Remember, Biden’s lawyers discovered the documents at the Penn Biden Center on November 2, less than a week before the midterms. Only now are we learning of it. Why?

 

“The National Archives had no obligation to announce the discovery,” you might say. Okay. But didn’t the White House have an obligation?

 

The president had just been implicated in a dereliction of duty involving national security. At first blush, that dereliction looks minor. It was probably negligent, not criminal. But given all the scrutiny of how Trump and Hillary Clinton mishandled classified information, it’s not unreasonable to think Biden should have been transparent and let his constituents know that he too had been slippery with sensitive material.

 

He chose to wait until after a momentous election that decided which party would govern the new Congress to share the news. Go figure.

 

The excuse that’ll be made, I assume, is that the White House didn’t want to complicate a pending Justice Department investigation by throwing it into a white-hot political spotlight. Trump fans will cry foul, demanding to know why we learned instantly of the Mar-a-Lago search by comparison. But again, it wasn’t the DOJ that first confirmed that the search had happened. It was Trump.
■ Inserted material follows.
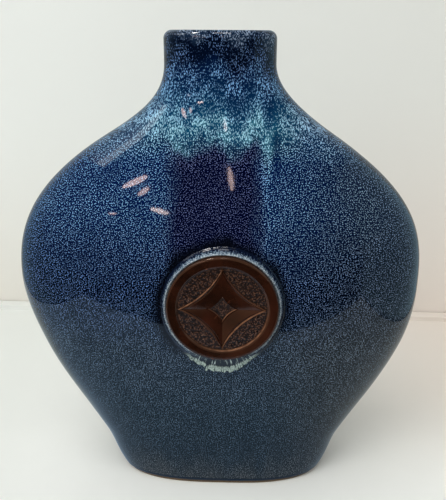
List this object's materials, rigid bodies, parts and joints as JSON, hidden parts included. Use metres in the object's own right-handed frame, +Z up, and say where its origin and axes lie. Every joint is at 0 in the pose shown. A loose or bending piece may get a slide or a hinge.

He wanted the public to know what was happening, believing wayward right-wing populists would rally behind him on the news ahead of 2024. Whereas Biden, knowing how swing voters might react to a pre-midterm bombshell about his own document scandal, decided to bite his tongue for a while.

 

Whether the sitting president should feel entitled to keep secret a federal probe in which he might be a target I leave to the reader to decide.